On some level I have approached my Shadow as something to be fixed, a set of "issues" needing work. The bane of my existence, I think, is my analyzing mind that is always seeking to evaluate and fix. It wants to pick apart the pieces of my Shadow and put them into neat little compartments -- they're easier to deal with that way, contained and categorized.
Now I seek to know my Shadow more in the way a lover knows the curves and planes of their partner's body. I don't seek to get out of doing The Work, but I am really coming to understand the importance of knowing and loving anyway -- all my parts. I can't work on the habits without being intimate and searingly honest with the source.

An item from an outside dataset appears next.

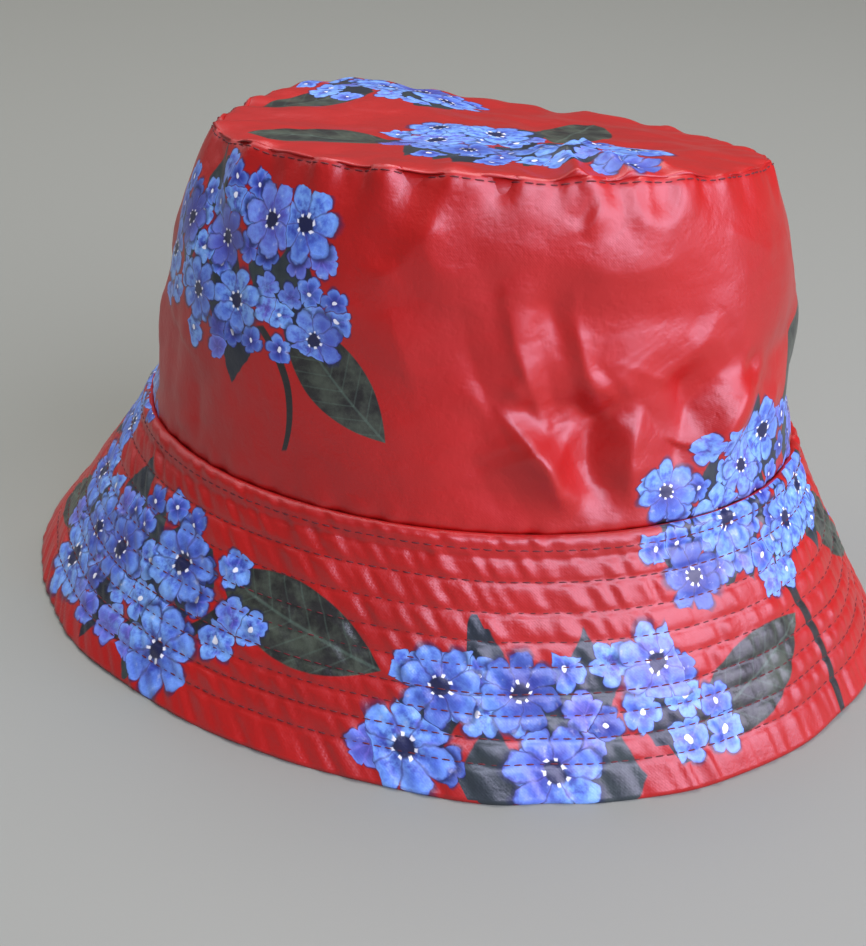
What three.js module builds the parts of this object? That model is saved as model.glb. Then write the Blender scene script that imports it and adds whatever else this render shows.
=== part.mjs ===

I had a dream about a week ago that I was talking to Thorn about Feri work. I have never dreamed about Thorn before and it was interesting that the conversation was pretty down-to-earth, pretty real. Much like talking to Thorn in the non-dream world. I have been wanting to talk to her about the Feri work for months now, but haven't been able to get in touch. At any rate, this dream came unbidden -- I'd pushed the thought of doing the training out of my mind, though apparently not completely. In my dream, Thorn said many things, but what came through loud and clear is that I need to consider Feri work again, if in no other way than in seriously working through Evolutionary Witchcraft. Maybe that's the start. Maybe once I finish that, I will know if doing the training is the right thing. The work of knowing all my parts is so deeply woven into that tradition... it's hard to ignore. Camp may shed some light and I leave Friday.